THE EFFECT OF MACRO-ECONOMIC AND FIRM-SPECIFIC FACTORS ON THE CAPITAL STRUCTURE OF ETHIOPIA MANUFACTURING COMPANIES
Abstract
This study explores macroeconomics and how firm-specific variables affect large Ethiopian manufacturing companies' capital structures from 2013/14 to 2022/23. Total, long-term, and short-term debt was dependent, and asset turnover, profitability, company size, firm age, growth potential, non-debt tax shield, asset tangibility, earnings volatility, gross domestic product, and inflation rate were explanatory variables. The study selected 51 large Ethiopian manufacturing enterprises using purposive sampling.
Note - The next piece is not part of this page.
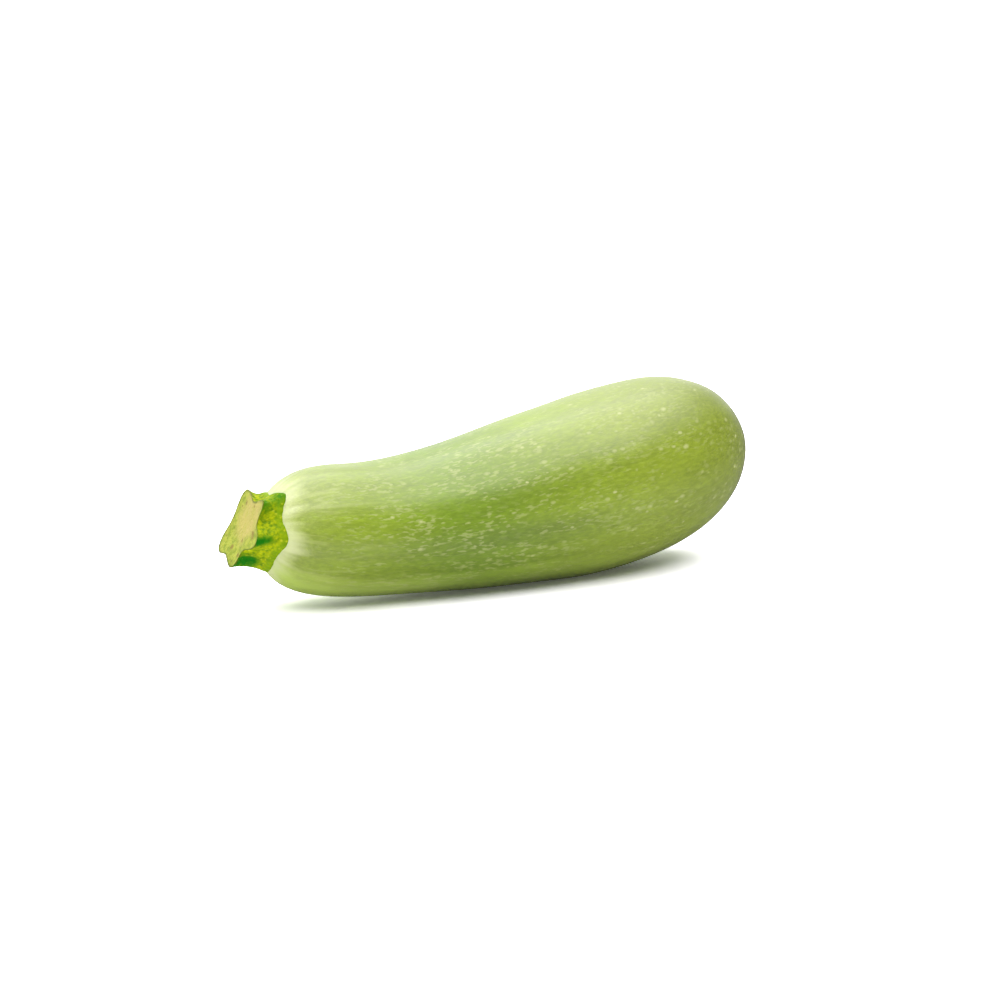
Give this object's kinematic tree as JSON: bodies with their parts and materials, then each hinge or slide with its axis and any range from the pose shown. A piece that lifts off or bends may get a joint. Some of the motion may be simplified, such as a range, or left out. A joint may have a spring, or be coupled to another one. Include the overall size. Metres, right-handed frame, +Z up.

The estimation method was panel regression. This study found that all firm-specific and macroeconomic variables positively and significantly affect the leverages (short-term, long-term, and total debt) of large manufacturing companies in Ethiopia, except profitability, non-debt tax shield, and growth opportunity. Profitability negatively affects capital structure (short-term, long-term, and overall debt). Growth opportunities negatively and insignificantly affect large Ethiopian manufacturing companies' long-term and total debt capital structures. Policymakers and manufacturing enterprises in Ethiopia should collaborate to establish a more favorable climate for sustainable economic expansion and efficient use of resources.